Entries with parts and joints
━━━
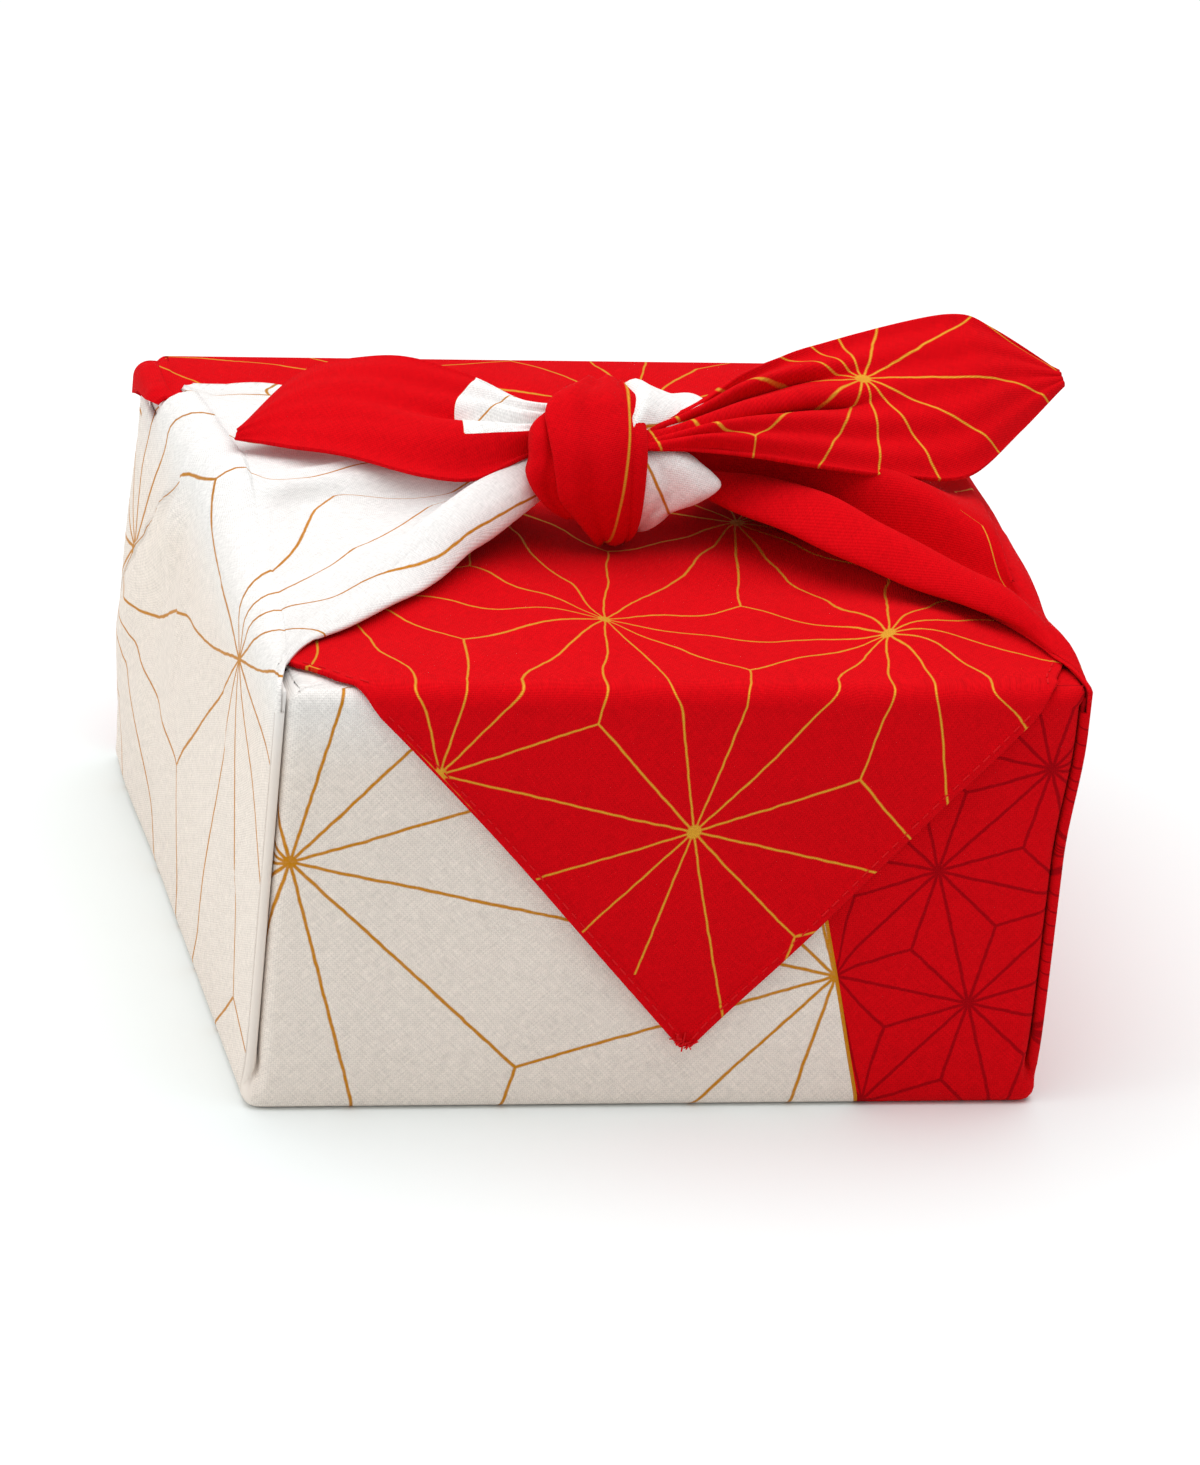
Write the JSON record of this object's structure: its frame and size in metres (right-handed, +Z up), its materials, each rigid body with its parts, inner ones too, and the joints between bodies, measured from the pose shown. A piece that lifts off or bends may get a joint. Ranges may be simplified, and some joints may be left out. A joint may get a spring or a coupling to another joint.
{
  "type": "furoshiki wrap",
  "caption": "Square cotton wrapping cloth folded round a gift box, its two side corners tied in a square knot on top with leaf-shaped tails.",
  "frame": {"origin": "centre of the wrapped box's base, on the surface it rests on", "axes": "+X to the right along the knot, -Y to the front where the triangle hangs, +Z up"},
  "size_m": [0.2223, 0.2126, 0.1615],
  "materials": {
    "cloth": "matt printed cotton"
  },
  "bodies": {
    "root": {"furoshiki_cloth": "cloth"}
  },
  "joints": []
}
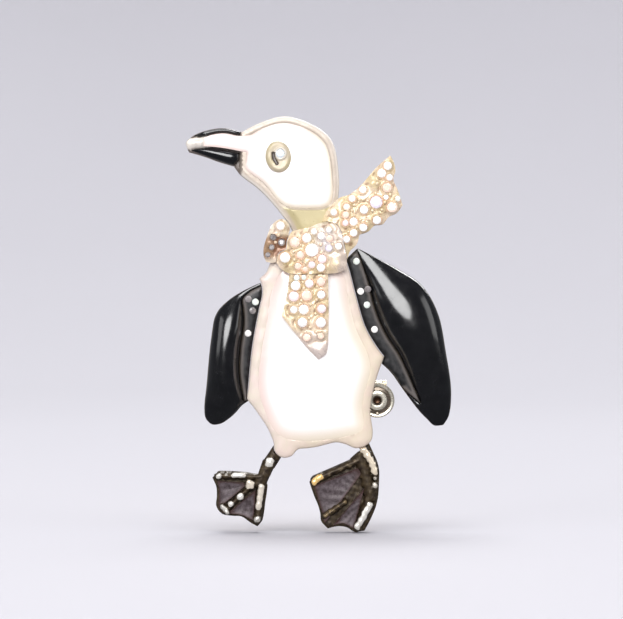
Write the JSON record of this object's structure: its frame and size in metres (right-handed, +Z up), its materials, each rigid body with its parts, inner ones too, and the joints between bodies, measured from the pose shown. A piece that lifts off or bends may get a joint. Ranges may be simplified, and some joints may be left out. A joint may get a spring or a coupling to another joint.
{
  "type": "penguin brooch",
  "caption": "Enamelled penguin brooch with domed black wings, stone-set scarf, webbed metal feet, and a hinged pin with a rotating safety catch on the back.",
  "frame": {"origin": "middle of the pin stem, on the stem's axis", "axes": "+Z up as the brooch is worn, -Y out of the enamelled face, +X to the right seen from the front, along the pin stem towards its point"},
  "size_m": [0.0374, 0.0111, 0.0585],
  "materials": {
    "gilt_metal": "polished pale gold plate",
    "antique_metal": "antiqued gold plate, dark in the hollows",
    "steel": "polished steel wire and fittings",
    "white_enamel": "glossy domed ivory-white enamel",
    "black_enamel": "glossy domed black enamel",
    "web_enamel": "thin translucent dark brown enamel",
    "crystal": "faceted clear crystal with a faint pink tint"
  },
  "bodies": {
    "brooch": {"belly_enamel": "white_enamel", "body_casting": "gilt_metal", "catch_body": "steel", "eye_bezel": "gilt_metal", "eye_crystal": "crystal", "head_casting": "gilt_metal", "head_enamel": "white_enamel", "hinge_bracket": "steel", "hinge_rivet": "steel", "left_foot_casting": "antique_metal", "left_foot_inner_web": "web_enamel", "left_foot_outer_web": "web_enamel", "left_wing_band": "black_enamel", "left_wing_casting": "antique_metal", "left_wing_crystal_1": "crystal", "left_wing_crystal_2": "crystal", "left_wing_crystal_3": "crystal", "left_wing_crystal_4": "crystal", "left_wing_enamel": "black_enamel", "lower_beak_enamel": "black_enamel", "right_foot_casting": "antique_metal", "right_foot_inner_web": "web_enamel", "right_foot_outer_web": "web_enamel", "right_wing_band": "black_enamel", "right_wing_casting": "antique_metal", "right_wing_crystal_1": "crystal", "right_wing_crystal_2": "crystal", "right_wing_crystal_3": "crystal", "right_wing_crystal_4": "crystal", "right_wing_crystal_5": "crystal", "right_wing_enamel": "black_enamel", "scarf_collar": "gilt_metal", "scarf_collar_pave": "crystal", "scarf_flying_pave": "crystal", "scarf_flying_tail": "gilt_metal", "scarf_front_pave": "crystal", "scarf_front_tail": "gilt_metal", "scarf_shoulder_fold": "gilt_metal", "scarf_shoulder_pave": "crystal", "upper_beak_enamel": "black_enamel"},
    "pin": {"pin_stem": "steel"},
    "safety_catch": {"catch_sleeve": "steel"}
  },
  "joints": [
    {"name": "pin_hinge", "type": "hinge", "parent": "brooch", "child": "pin", "pos_m": [-0.00784, 0, 0], "axis": [0, 0, 1], "range_deg": [0, 100]},
    {"name": "catch_roll", "type": "hinge", "parent": "brooch", "child": "safety_catch", "pos_m": [0.0081, 0, 0], "axis": [1, 0, 0], "range_deg": [0, 110]}
  ]
}
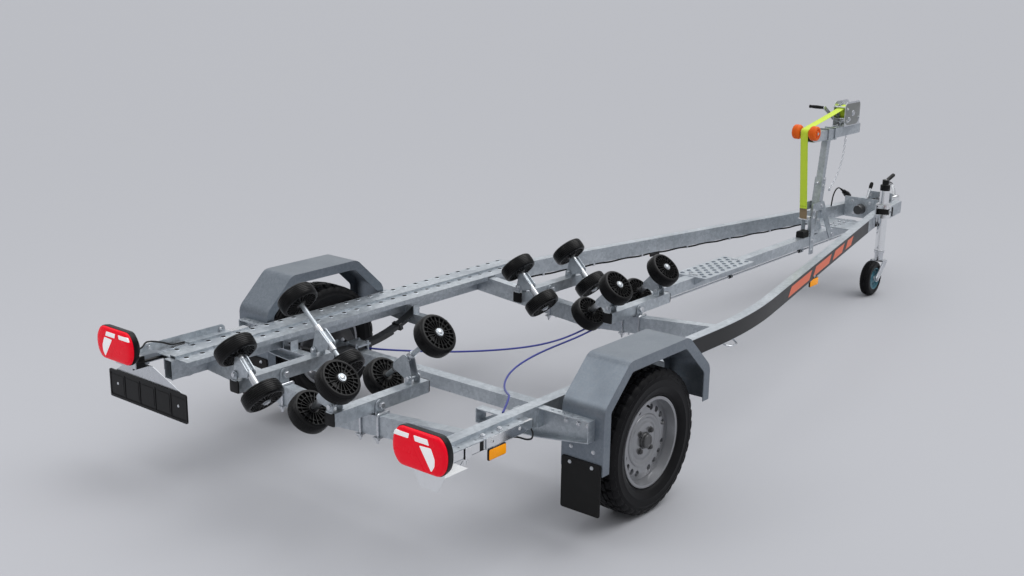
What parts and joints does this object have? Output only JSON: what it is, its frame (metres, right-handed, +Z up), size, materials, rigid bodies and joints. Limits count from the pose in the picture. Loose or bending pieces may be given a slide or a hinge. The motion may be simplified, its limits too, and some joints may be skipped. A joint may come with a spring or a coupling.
{
  "type": "boat trailer",
  "caption": "Galvanised single-axle boat trailer: V frame, tilting keel roller bogies, winch post with strap, braked coupling, jockey wheel, mudguards and rear lamps.",
  "frame": {"origin": "floor level under the middle of the trailer's length, on its centre line", "axes": "+X forward to the coupling, +Y to the trailer's left, +Z up"},
  "size_m": [5.75, 2.07, 1.232],
  "materials": {
    "galvanised_steel": "hot-dip galvanised, satin, light spangle",
    "wheel_steel": "silver-grey lacquer",
    "tyre_rubber": "matte black tyre rubber",
    "black_rubber": "matte black rubber",
    "black_plastic": "satin black moulded plastic",
    "spring_steel": "black painted spring steel",
    "orange_rubber": "satin orange polyurethane",
    "zinc_plated_steel": "zinc plated, light satin",
    "strap_webbing": "woven lime polyester webbing",
    "coupling_paint": "black painted casting with rubber bellows",
    "red_lens": "red moulded lens with white reflex patches"
  },
  "bodies": {
    "frame": {"side_beam_left": "galvanised_steel", "side_beam_right": "galvanised_steel", "walkway_and_rail": "galvanised_steel", "cross_members": "galvanised_steel", "centre_beam": "galvanised_steel", "step_plate": "galvanised_steel", "outrigger_arms": "galvanised_steel", "axle_beam": "galvanised_steel", "leaf_springs": "spring_steel", "mudguard_left": "galvanised_steel", "mudguard_right": "galvanised_steel", "mudflaps": "black_rubber", "brake_rod": "galvanised_steel", "axle_hoses": "black_rubber", "winch_post": "galvanised_steel", "winch_frame": "zinc_plated_steel", "winch_strap": "strap_webbing", "keel_block": "black_rubber", "nose_plates": "galvanised_steel", "coupling_housing": "coupling_paint", "coupling_head": "coupling_paint", "jockey_clamp": "galvanised_steel", "plug_cable": "black_rubber", "plug": "black_plastic"},
    "wheel_left": {"tyre_left": "tyre_rubber", "rim_left": "wheel_steel"},
    "wheel_right": {"tyre_right": "tyre_rubber", "rim_right": "wheel_steel"},
    "rocker_rear_left": {"rocker_rear_left": "galvanised_steel"},
    "rocker_rear_right": {"rocker_rear_right": "galvanised_steel"},
    "rocker_front_left": {"rocker_front_left": "galvanised_steel"},
    "rocker_front_right": {"rocker_front_right": "galvanised_steel"},
    "yoke_tail_left": {"yoke_tail_left": "galvanised_steel"},
    "rollers_tail_left": {"rollers_tail_left": "black_plastic"},
    "yoke_tail_right": {"yoke_tail_right": "galvanised_steel"},
    "rollers_tail_right": {"rollers_tail_right": "black_plastic"},
    "yoke_tall_left": {"yoke_tall_left": "galvanised_steel"},
    "rollers_tall_left": {"rollers_tall_left": "black_plastic"},
    "yoke_tall_right": {"yoke_tall_right": "galvanised_steel"},
    "rollers_tall_right": {"rollers_tall_right": "black_plastic"},
    "yoke_mid_left": {"yoke_mid_left": "galvanised_steel"},
    "rollers_mid_left": {"rollers_mid_left": "black_plastic"},
    "yoke_mid_right": {"yoke_mid_right": "galvanised_steel"},
    "rollers_mid_right": {"rollers_mid_right": "black_plastic"},
    "yoke_fore_left": {"yoke_fore_left": "galvanised_steel"},
    "rollers_fore_left": {"rollers_fore_left": "black_plastic"},
    "yoke_fore_right": {"yoke_fore_right": "galvanised_steel"},
    "rollers_fore_right": {"rollers_fore_right": "black_plastic"},
    "bow_roller": {"bow_roller": "orange_rubber"},
    "winch_drum": {"winch_drum": "zinc_plated_steel"},
    "winch_crank": {"winch_crank": "zinc_plated_steel"},
    "jockey_tube": {"jockey_tube": "galvanised_steel"},
    "jockey_leg": {"jockey_leg": "galvanised_steel"},
    "jockey_fork": {"jockey_fork": "galvanised_steel"},
    "jockey_wheel": {"jockey_wheel": "black_rubber"},
    "light_arm_left": {"light_arm_left": "galvanised_steel", "lamp_left": "red_lens", "plate_holder": "black_plastic"},
    "light_arm_right": {"light_arm_right": "galvanised_steel", "lamp_right": "red_lens"}
  },
  "joints": [
    {"name": "wheel_left_spin", "type": "hinge", "parent": "frame", "child": "wheel_left", "pos_m": [-1.705, 0.911, 0.296], "axis": [0, 1, 0], "continuous": true},
    {"name": "wheel_right_spin", "type": "hinge", "parent": "frame", "child": "wheel_right", "pos_m": [-1.705, -0.911, 0.296], "axis": [0, 1, 0], "continuous": true},
    {"name": "rocker_rear_left_pivot", "type": "hinge", "parent": "frame", "child": "rocker_rear_left", "pos_m": [-2.505, 0.265, 0.505], "axis": [0, 1, 0], "range_deg": [-8, 8]},
    {"name": "rocker_rear_right_pivot", "type": "hinge", "parent": "frame", "child": "rocker_rear_right", "pos_m": [-2.505, -0.265, 0.505], "axis": [0, 1, 0], "range_deg": [-8, 8]},
    {"name": "rocker_front_left_pivot", "type": "hinge", "parent": "frame", "child": "rocker_front_left", "pos_m": [-0.78, 0.265, 0.505], "axis": [0, 1, 0], "range_deg": [-8, 8]},
    {"name": "rocker_front_right_pivot", "type": "hinge", "parent": "frame", "child": "rocker_front_right", "pos_m": [-0.78, -0.265, 0.505], "axis": [0, 1, 0], "range_deg": [-8, 8]},
    {"name": "yoke_tail_left_pivot", "type": "hinge", "parent": "rocker_rear_left", "child": "yoke_tail_left", "pos_m": [-2.702, 0.265, 0.552], "axis": [1, 0, 0], "range_deg": [-40, 0]},
    {"name": "rollers_tail_left_spin", "type": "hinge", "parent": "yoke_tail_left", "child": "rollers_tail_left", "pos_m": [-2.702, 0.208, 0.568], "axis": [0, 0.7071, 0.7071], "continuous": true},
    {"name": "yoke_tail_right_pivot", "type": "hinge", "parent": "rocker_rear_right", "child": "yoke_tail_right", "pos_m": [-2.702, -0.265, 0.552], "axis": [-1, 0, 0], "range_deg": [-40, 0]},
    {"name": "rollers_tail_right_spin", "type": "hinge", "parent": "yoke_tail_right", "child": "rollers_tail_right", "pos_m": [-2.702, -0.208, 0.568], "axis": [0, -0.7071, 0.7071], "continuous": true},
    {"name": "yoke_tall_left_pivot", "type": "hinge", "parent": "rocker_rear_left", "child": "yoke_tall_left", "pos_m": [-2.298, 0.265, 0.552], "axis": [1, 0, 0], "range_deg": [-40, 0]},
    {"name": "rollers_tall_left_spin", "type": "hinge", "parent": "yoke_tall_left", "child": "rollers_tall_left", "pos_m": [-2.298, 0.244, 0.627], "axis": [0, 0.766, 0.6428], "continuous": true},
    {"name": "yoke_tall_right_pivot", "type": "hinge", "parent": "rocker_rear_right", "child": "yoke_tall_right", "pos_m": [-2.298, -0.265, 0.552], "axis": [-1, 0, 0], "range_deg": [-40, 0]},
    {"name": "rollers_tall_right_spin", "type": "hinge", "parent": "yoke_tall_right", "child": "rollers_tall_right", "pos_m": [-2.298, -0.244, 0.627], "axis": [0, -0.766, 0.6428], "continuous": true},
    {"name": "yoke_mid_left_pivot", "type": "hinge", "parent": "rocker_front_left", "child": "yoke_mid_left", "pos_m": [-0.977, 0.265, 0.552], "axis": [1, 0, 0], "range_deg": [-40, 0]},
    {"name": "rollers_mid_left_spin", "type": "hinge", "parent": "yoke_mid_left", "child": "rollers_mid_left", "pos_m": [-0.977, 0.212, 0.57], "axis": [0, 0.7071, 0.7071], "continuous": true},
    {"name": "yoke_mid_right_pivot", "type": "hinge", "parent": "rocker_front_right", "child": "yoke_mid_right", "pos_m": [-0.977, -0.265, 0.552], "axis": [-1, 0, 0], "range_deg": [-40, 0]},
    {"name": "rollers_mid_right_spin", "type": "hinge", "parent": "yoke_mid_right", "child": "rollers_mid_right", "pos_m": [-0.977, -0.212, 0.57], "axis": [0, -0.7071, 0.7071], "continuous": true},
    {"name": "yoke_fore_left_pivot", "type": "hinge", "parent": "rocker_front_left", "child": "yoke_fore_left", "pos_m": [-0.573, 0.265, 0.552], "axis": [1, 0, 0], "range_deg": [-40, 0]},
    {"name": "rollers_fore_left_spin", "type": "hinge", "parent": "yoke_fore_left", "child": "rollers_fore_left", "pos_m": [-0.573, 0.21, 0.58], "axis": [0, 0.7071, 0.7071], "continuous": true},
    {"name": "yoke_fore_right_pivot", "type": "hinge", "parent": "rocker_front_right", "child": "yoke_fore_right", "pos_m": [-0.573, -0.265, 0.552], "axis": [-1, 0, 0], "range_deg": [-40, 0]},
    {"name": "rollers_fore_right_spin", "type": "hinge", "parent": "yoke_fore_right", "child": "rollers_fore_right", "pos_m": [-0.573, -0.21, 0.58], "axis": [0, -0.7071, 0.7071], "continuous": true},
    {"name": "bow_roller_spin", "type": "hinge", "parent": "frame", "child": "bow_roller", "pos_m": [1.415, 0, 1.085], "axis": [0, 1, 0], "continuous": true},
    {"name": "winch_drum_turn", "type": "hinge", "parent": "frame", "child": "winch_drum", "pos_m": [1.96, 0, 1.158], "axis": [0, 1, 0], "continuous": true},
    {"name": "winch_crank_turn", "type": "hinge", "parent": "frame", "child": "winch_crank", "pos_m": [1.907, 0, 1.122], "axis": [0, 1, 0], "continuous": true},
    {"name": "jockey_clamp_slide", "type": "slide", "parent": "frame", "child": "jockey_tube", "axis": [0, 0, 1], "range_m": [0, 0.15]},
    {"name": "jockey_screw_slide", "type": "slide", "parent": "jockey_tube", "child": "jockey_leg", "axis": [0, 0, -1], "range_m": [-0.035, 0.18]},
    {"name": "jockey_swivel", "type": "hinge", "parent": "jockey_leg", "child": "jockey_fork", "pos_m": [2.10359, -0.24057, 0.245], "axis": [0, 0, 1], "continuous": true},
    {"name": "jockey_wheel_spin", "type": "hinge", "parent": "jockey_fork", "child": "jockey_wheel", "pos_m": [2.00359, -0.24057, 0.112], "axis": [0, 1, 0], "continuous": true},
    {"name": "light_arm_left_slide", "type": "slide", "parent": "frame", "child": "light_arm_left", "axis": [-1, 0, 0], "range_m": [0, 0.15]},
    {"name": "light_arm_right_slide", "type": "slide", "parent": "frame", "child": "light_arm_right", "axis": [-1, 0, 0], "range_m": [0, 0.15]}
  ],
  "couplings": [
    {"joint": "winch_crank_turn", "follows": "winch_drum_turn", "ratio": -4}
  ]
}
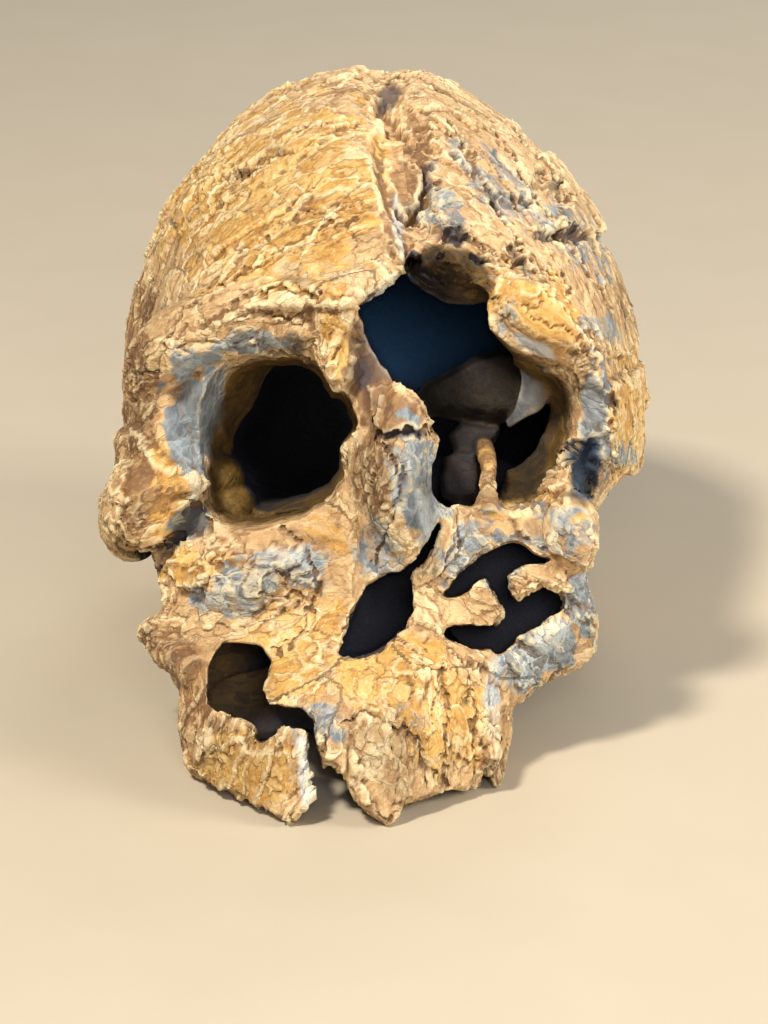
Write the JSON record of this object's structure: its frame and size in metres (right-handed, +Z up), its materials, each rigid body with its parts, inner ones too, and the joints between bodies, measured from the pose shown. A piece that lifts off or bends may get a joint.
━━━
■ Task goal:
From the entries above, list each line with "slide" in it.

■ Output below:
What parts and joints does this object have? Output only JSON: what it is, its frame (metres, right-handed, +Z up), size, materials, rigid bodies and joints. Limits count from the pose in the picture. Loose or bending pieces may be given a slide or a hinge. The motion may be simplified, its limits too, and some joints may be skipped. A joint may come with a spring or a coupling.
    {"name": "jockey_clamp_slide", "type": "slide", "parent": "frame", "child": "jockey_tube", "axis": [0, 0, 1], "range_m": [0, 0.15]},
    {"name": "jockey_screw_slide", "type": "slide", "parent": "jockey_tube", "child": "jockey_leg", "axis": [0, 0, -1], "range_m": [-0.035, 0.18]},
    {"name": "light_arm_left_slide", "type": "slide", "parent": "frame", "child": "light_arm_left", "axis": [-1, 0, 0], "range_m": [0, 0.15]},
    {"name": "light_arm_right_slide", "type": "slide", "parent": "frame", "child": "light_arm_right", "axis": [-1, 0, 0], "range_m": [0, 0.15]}